* **Task directions**
The material below holds a span beginning at the line with "return disc(pad_diameter - 2" and ending at the line with "before = set(bpy.data.objects)". Quote that span exactly, both ends included, and only that span.

* **Provided data**
..............................

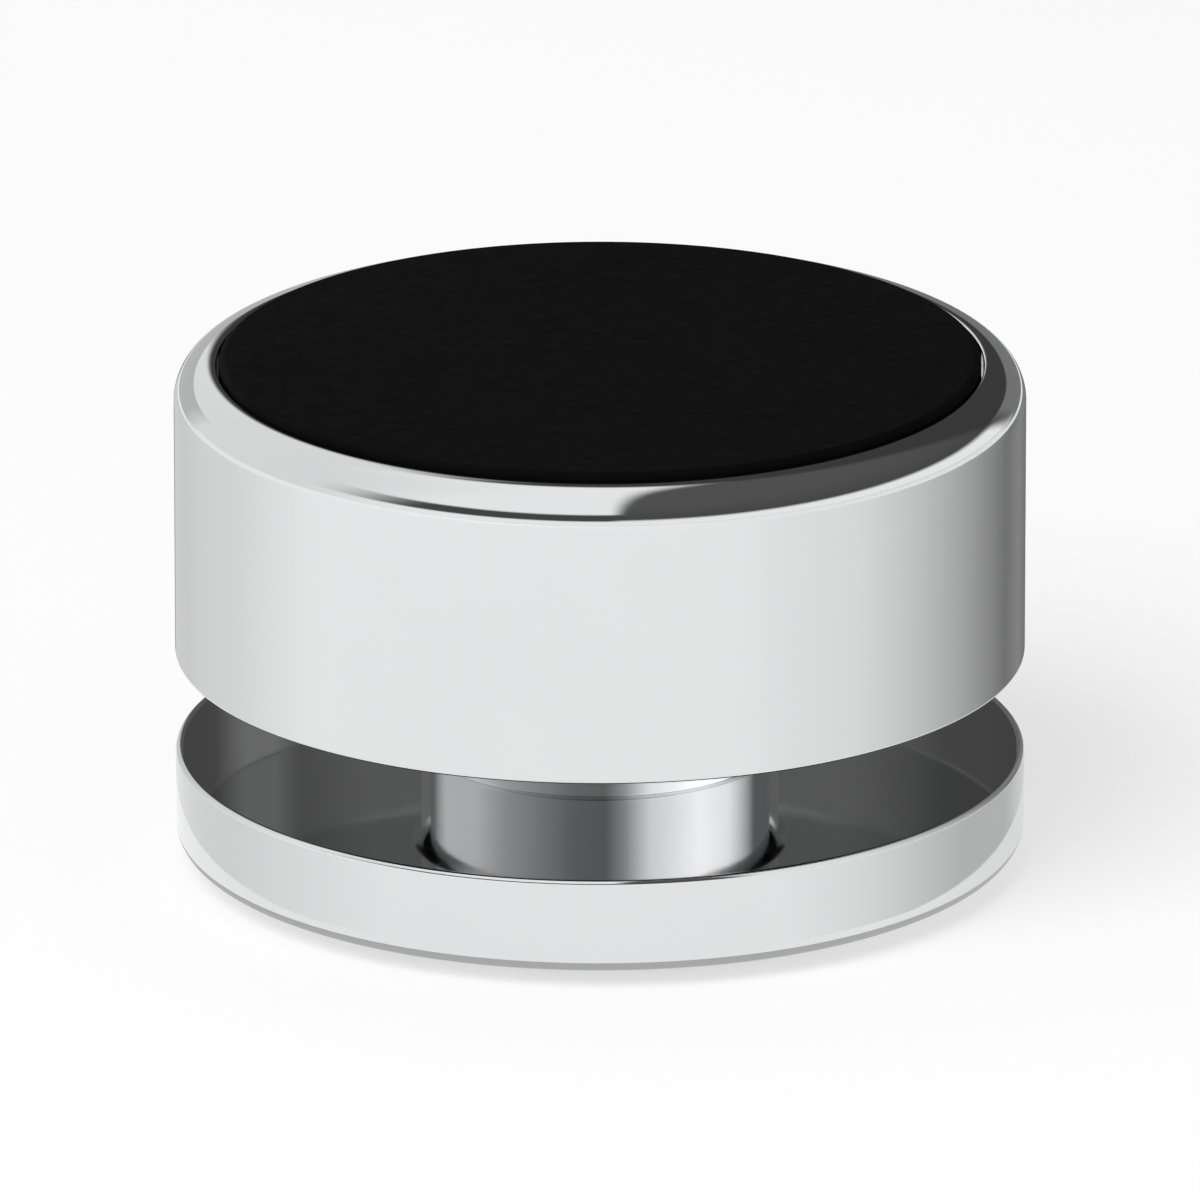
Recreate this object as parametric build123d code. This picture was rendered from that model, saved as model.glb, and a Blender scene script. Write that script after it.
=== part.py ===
# Portable laptop stand: one height-adjustable foot, built standing on its rubber foot pad.
# Millimetres, +Z up, origin at the centre of the ground contact.
# The cap is turned on a coarse right-hand screw, so a positive turn about +Z raises it.
from build123d import *
import math
import os

os.makedirs("parts", exist_ok=True)

# Outer shape, read from the photograph
foot_diameter = 34.0
cap_height = 12.0
cap_top_round = 1.5
base_thickness = 4.0
base_bottom_bevel = 0.7
open_gap = 4.0
column_diameter = 13.6
edge_bevel = 0.2

# Pads and the adhesive films under them
top_rim_width = 1.8
top_pad_proud = 0.3
top_pad_bevel = 0.3
foot_rim_width = 2.5
foot_pad_proud = 0.6
foot_pad_bevel = 0.35
pad_thickness = 1.55
film_thickness = 0.15
film_inset = 0.5
pad_side_clearance = 0.1

# Screw pair, coarse shallow trapezoidal form
thread_pitch = 2.0
thread_major = 8.0
thread_engaged_depth = 0.65
thread_tip_clearance = 0.15
thread_flank_angle = 15.0
thread_flank_clearance = 0.12
thread_embed = 0.2
thread_lead_in = 1.5
thread_bar_overrun = 2.0

# Travel of the cap from the pose in the photograph
closed_clearance = 0.1
raised_clearance = 0.1
raised_travel = 0.9

# Sleeve on the base disc and the brass nut inside it
sleeve_wall = 0.8
sleeve_root_bevel = 0.3
sleeve_entry_chamfer = 0.3
nut_shoulder_width = 0.5
nut_body_length = 3.1
nut_flange_rim = 0.65
nut_flange_thickness = 0.8
nut_fit_clearance = 0.03
nut_entry_overrun = 0.1

# Inside of the cap
bore_clearance = 0.3
bore_entry_chamfer = 0.4
ceiling_clearance = 0.4
web_thickness = 1.0
groove_offset = 1.6
groove_width = 1.5
groove_depth = 1.15

# Friction ring
ring_height = 1.3
ring_slide_clearance = 0.03
ring_groove_clearance = 0.04

# Lift stud
head_across_flats = 13.0
head_thickness = 1.0
head_side_clearance = 0.1
head_corner_chamfer = 0.2
shank_extra = 0.1
shank_clearance = 0.05
stud_end_chamfer = 0.5
stud_hole_depth = 5.0

# Stop washer and stop screw
washer_side_clearance = 0.3
washer_hole_clearance = 0.15
washer_thickness = 0.8
washer_edge_bevel = 0.15
screw_diameter = 3.0
screw_length = 4.4
screw_head_diameter = 5.6
screw_head_height = 1.2
screw_head_bevel = 0.3
screw_hole_clearance = 0.05
screw_recess_across_flats = 2.0
screw_recess_depth = 0.8

# Heights that follow from the sizes above
foot_radius = foot_diameter / 2
base_bottom_z = foot_pad_proud
base_top_z = base_bottom_z + base_thickness
foot_seat_z = pad_thickness + film_thickness
cap_bottom_z = base_top_z + open_gap
cap_top_z = cap_bottom_z + cap_height
top_pad_top_z = cap_top_z + top_pad_proud
top_pad_bottom_z = top_pad_top_z - pad_thickness
top_seat_z = top_pad_bottom_z - film_thickness
head_seat_z = top_seat_z - head_thickness
bore_ceiling_z = head_seat_z - web_thickness
closed_travel = open_gap - closed_clearance
sleeve_top_z = bore_ceiling_z - ceiling_clearance - closed_travel
nut_bottom_z = sleeve_top_z - nut_flange_thickness - nut_body_length
stud_end_z = nut_bottom_z - raised_travel - raised_clearance
groove_bottom_z = cap_bottom_z + groove_offset
washer_bottom_z = stud_end_z - washer_thickness
thread_start_z = stud_end_z - thread_lead_in
thread_turns = math.ceil((bore_ceiling_z - thread_start_z) / thread_pitch)

# Diameters that follow from the sizes above
top_pad_diameter = foot_diameter - 2 * top_rim_width
foot_pad_diameter = foot_diameter - 2 * foot_rim_width
top_seat_diameter = top_pad_diameter + 2 * pad_side_clearance
foot_seat_diameter = foot_pad_diameter + 2 * pad_side_clearance
bore_radius = column_diameter / 2 + bore_clearance
groove_radius = bore_radius + groove_depth
sleeve_bore = column_diameter - 2 * sleeve_wall
nut_body_diameter = sleeve_bore - 2 * nut_shoulder_width
nut_flange_diameter = column_diameter - 2 * nut_flange_rim
stud_crest_radius = thread_major / 2
stud_root_radius = stud_crest_radius - thread_engaged_depth - thread_tip_clearance
nut_crest_radius = stud_crest_radius - thread_engaged_depth
nut_root_radius = stud_crest_radius + thread_tip_clearance
pitch_line_radius = stud_crest_radius - thread_engaged_depth / 2
shank_diameter = thread_major + shank_extra


def disc(diameter, bottom, top):
    """A plain round solid between two heights."""
    return Pos(0, 0, bottom) * Cylinder(diameter / 2, top - bottom, align=(Align.CENTER, Align.CENTER, Align.MIN))


def hexagon(across_flats, bottom, top):
    """A hexagonal solid between two heights."""
    outline = RegularPolygon(across_flats / 2, 6, major_radius=False)
    return extrude(Pos(0, 0, bottom) * outline, top - bottom)


def edges_at(solid, radius, height):
    """The circular edges of one radius at one height."""
    found = []
    for edge in solid.edges().filter_by(GeomType.CIRCLE):
        if abs(edge.radius - radius) < 0.001 and abs(edge.arc_center.Z - height) < 0.001:
            found.append(edge)
    return found


def half_width(radius, clearance):
    """Half the axial width of the thread ridge at a radius, thinned or widened by a clearance."""
    slope = math.tan(math.radians(thread_flank_angle))
    return thread_pitch / 4 - (radius - pitch_line_radius) * slope + clearance


def threaded_bar(core_radius, crest_radius, clearance):
    """A long round bar with a right-hand helical ridge from the shared thread start."""
    inner_radius = core_radius - thread_embed
    path = Helix(pitch=thread_pitch, height=thread_pitch * thread_turns, radius=inner_radius)
    inner_half = half_width(inner_radius, clearance)
    crest_half = half_width(crest_radius, clearance)
    outline = Polyline(
        (inner_radius, 0, -inner_half),
        (inner_radius, 0, inner_half),
        (crest_radius, 0, crest_half),
        (crest_radius, 0, -crest_half),
        close=True,
    )
    section = make_face(outline.edges()).face()
    ridge = Pos(0, 0, thread_start_z) * Solid.sweep(section, path.edge(), is_frenet=True)
    bottom = thread_start_z - thread_bar_overrun
    top = thread_start_z + thread_pitch * thread_turns + thread_bar_overrun
    return disc(2 * core_radius, bottom, top) + ridge


def base_disc():
    """Weighted disc with the hollow sleeve standing on it, turned in one piece."""
    body = disc(foot_diameter, base_bottom_z, base_top_z)
    body += disc(column_diameter, base_bottom_z, sleeve_top_z)
    body = chamfer(edges_at(body, column_diameter / 2, base_top_z), sleeve_root_bevel)
    body = chamfer(edges_at(body, foot_radius, base_top_z), edge_bevel)
    body = chamfer(edges_at(body, foot_radius, base_bottom_z), base_bottom_bevel)
    body = chamfer(edges_at(body, column_diameter / 2, sleeve_top_z), sleeve_entry_chamfer)
    body -= disc(foot_seat_diameter, base_bottom_z, foot_seat_z)
    body -= disc(sleeve_bore, foot_seat_z, nut_bottom_z)
    nut_hole = nut_body_diameter + 2 * nut_fit_clearance
    flange_hole = nut_flange_diameter + 2 * nut_fit_clearance
    body -= disc(nut_hole, nut_bottom_z, sleeve_top_z)
    body -= disc(flange_hole, sleeve_top_z - nut_flange_thickness, sleeve_top_z)
    return body


def thread_nut():
    """Flanged brass nut pressed in the top of the sleeve."""
    body = disc(nut_body_diameter, nut_bottom_z, sleeve_top_z)
    body += disc(nut_flange_diameter, sleeve_top_z - nut_flange_thickness, sleeve_top_z)
    body -= threaded_bar(nut_crest_radius, nut_root_radius, thread_flank_clearance / 2)
    entry_radius = nut_root_radius + nut_entry_overrun
    entry = Pos(0, 0, sleeve_top_z) * Cone(nut_crest_radius, entry_radius, entry_radius - nut_crest_radius,
                                           align=(Align.CENTER, Align.CENTER, Align.MAX))
    return body - entry


def cap():
    """Round cap that turns, with the pad seat on top and the sleeve bore below."""
    body = disc(foot_diameter, cap_bottom_z, cap_top_z)
    body = fillet(edges_at(body, foot_radius, cap_top_z), cap_top_round)
    body = chamfer(edges_at(body, foot_radius, cap_bottom_z), edge_bevel)
    body -= disc(top_seat_diameter, top_seat_z, cap_top_z)
    body -= disc(2 * bore_radius, cap_bottom_z, bore_ceiling_z)
    body = chamfer(edges_at(body, bore_radius, cap_bottom_z), bore_entry_chamfer)
    body -= disc(2 * groove_radius, groove_bottom_z, groove_bottom_z + groove_width)
    body -= disc(shank_diameter + 2 * shank_clearance, bore_ceiling_z, head_seat_z)
    body -= hexagon(head_across_flats + 2 * head_side_clearance, head_seat_z, top_seat_z)
    return body


def lift_stud():
    """Hex-headed screw that hangs from the cap's web and runs in the nut."""
    blank = disc(2 * stud_crest_radius + thread_bar_overrun, stud_end_z, bore_ceiling_z)
    blank_edge = edges_at(blank, stud_crest_radius + thread_bar_overrun / 2, stud_end_z)
    blank = chamfer(blank_edge, stud_end_chamfer + thread_bar_overrun / 2)
    body = threaded_bar(stud_root_radius, stud_crest_radius, -thread_flank_clearance / 2) & blank
    body += disc(shank_diameter, bore_ceiling_z, head_seat_z)
    head = hexagon(head_across_flats, head_seat_z, top_seat_z)
    body += chamfer(head.edges().filter_by(Axis.Z), head_corner_chamfer)
    body -= disc(screw_diameter + 2 * screw_hole_clearance, stud_end_z, stud_end_z + stud_hole_depth)
    return body


def friction_ring():
    """Square-section rubber ring in the cap's bore groove, rubbing on the sleeve."""
    inner_radius = column_diameter / 2 + ring_slide_clearance
    outer_radius = groove_radius - ring_groove_clearance
    bottom = groove_bottom_z + (groove_width - ring_height) / 2
    body = disc(2 * outer_radius, bottom, bottom + ring_height)
    return body - disc(2 * inner_radius, bottom, bottom + ring_height)


def stop_washer():
    """Washer that meets the sleeve's shoulder when the cap is fully raised."""
    washer_diameter = sleeve_bore - 2 * washer_side_clearance
    washer_hole = screw_diameter + 2 * washer_hole_clearance
    body = disc(washer_diameter, washer_bottom_z, stud_end_z)
    body = chamfer(edges_at(body, washer_diameter / 2, washer_bottom_z), washer_edge_bevel)
    return body - disc(washer_hole, washer_bottom_z, stud_end_z)


def stop_screw():
    """Small cap screw that holds the stop washer on the end of the stud."""
    head_bottom_z = washer_bottom_z - screw_head_height
    body = disc(screw_head_diameter, head_bottom_z, washer_bottom_z)
    body = chamfer(edges_at(body, screw_head_diameter / 2, head_bottom_z), screw_head_bevel)
    body += disc(screw_diameter, washer_bottom_z, washer_bottom_z + screw_length)
    body -= hexagon(screw_recess_across_flats, head_bottom_z, head_bottom_z + screw_recess_depth)
    return body


def top_pad():
    """Soft silicone disc that carries the laptop."""
    body = disc(top_pad_diameter, top_pad_bottom_z, top_pad_top_z)
    return chamfer(edges_at(body, top_pad_diameter / 2, top_pad_top_z), top_pad_bevel)


def foot_pad():
    """Rubber disc that grips the desk."""
    body = disc(foot_pad_diameter, 0, pad_thickness)
    return chamfer(edges_at(body, foot_pad_diameter / 2, 0), foot_pad_bevel)


def film(pad_diameter, bottom):
    """Thin adhesive film under a pad."""
    return disc(pad_diameter - 2 * film_inset, bottom, bottom + film_thickness)


sub_parts = {
    "base_disc": base_disc(),
    "thread_nut": thread_nut(),
    "foot_pad": foot_pad(),
    "foot_pad_film": film(foot_pad_diameter, pad_thickness),
    "friction_ring": friction_ring(),
    "cap": cap(),
    "lift_stud": lift_stud(),
    "stop_washer": stop_washer(),
    "stop_screw": stop_screw(),
    "top_pad": top_pad(),
    "top_pad_film": film(top_pad_diameter, top_seat_z),
}

for name, solid in sub_parts.items():
    export_step(solid, "parts/" + name + ".step")
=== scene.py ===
"""Looks of one height-adjustable laptop foot: polished chrome, matte black pads, soft studio."""
import math

import bmesh
import bpy
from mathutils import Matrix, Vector

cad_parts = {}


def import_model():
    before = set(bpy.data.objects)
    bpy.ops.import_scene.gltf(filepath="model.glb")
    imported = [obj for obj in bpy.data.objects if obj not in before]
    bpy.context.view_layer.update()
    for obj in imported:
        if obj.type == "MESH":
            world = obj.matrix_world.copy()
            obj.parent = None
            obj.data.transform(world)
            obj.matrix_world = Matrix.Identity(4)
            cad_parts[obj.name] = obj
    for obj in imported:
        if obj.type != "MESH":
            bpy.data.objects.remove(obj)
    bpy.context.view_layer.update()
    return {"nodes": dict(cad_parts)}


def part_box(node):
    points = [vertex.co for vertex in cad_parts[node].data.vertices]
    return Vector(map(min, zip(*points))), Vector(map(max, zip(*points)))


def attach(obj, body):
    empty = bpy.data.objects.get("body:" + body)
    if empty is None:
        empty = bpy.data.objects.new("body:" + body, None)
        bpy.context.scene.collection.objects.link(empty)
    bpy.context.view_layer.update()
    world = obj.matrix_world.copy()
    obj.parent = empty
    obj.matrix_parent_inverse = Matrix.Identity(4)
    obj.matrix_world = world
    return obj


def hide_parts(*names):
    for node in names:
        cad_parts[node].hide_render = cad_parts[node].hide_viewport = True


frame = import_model()
nodes = frame["nodes"]

MM = 0.001


def bottom_of(node):
    """Lowest height of a CAD node in millimetres."""
    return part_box(node)[0].z / MM


def top_of(node):
    """Greatest height of a CAD node in millimetres."""
    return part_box(node)[1].z / MM


def radius_of(node):
    """Radius of a round CAD node in millimetres."""
    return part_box(node)[1].x / MM


# Sizes that the frame gives, in millimetres
FOOT_R = radius_of("cap")
CAP_BOTTOM = bottom_of("cap")
CAP_TOP = top_of("cap")
BASE_BOTTOM = bottom_of("base_disc")
SLEEVE_TOP = top_of("base_disc")
TOP_SEAT_Z = bottom_of("top_pad_film")
FOOT_SEAT_Z = top_of("foot_pad_film")
NUT_BOTTOM = bottom_of("thread_nut")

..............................

* **Output of the task**
    return disc(pad_diameter - 2 * film_inset, bottom, bottom + film_thickness)


sub_parts = {
    "base_disc": base_disc(),
    "thread_nut": thread_nut(),
    "foot_pad": foot_pad(),
    "foot_pad_film": film(foot_pad_diameter, pad_thickness),
    "friction_ring": friction_ring(),
    "cap": cap(),
    "lift_stud": lift_stud(),
    "stop_washer": stop_washer(),
    "stop_screw": stop_screw(),
    "top_pad": top_pad(),
    "top_pad_film": film(top_pad_diameter, top_seat_z),
}

for name, solid in sub_parts.items():
    export_step(solid, "parts/" + name + ".step")
=== scene.py ===
"""Looks of one height-adjustable laptop foot: polished chrome, matte black pads, soft studio."""
import math

import bmesh
import bpy
from mathutils import Matrix, Vector

cad_parts = {}


def import_model():
    before = set(bpy.data.objects)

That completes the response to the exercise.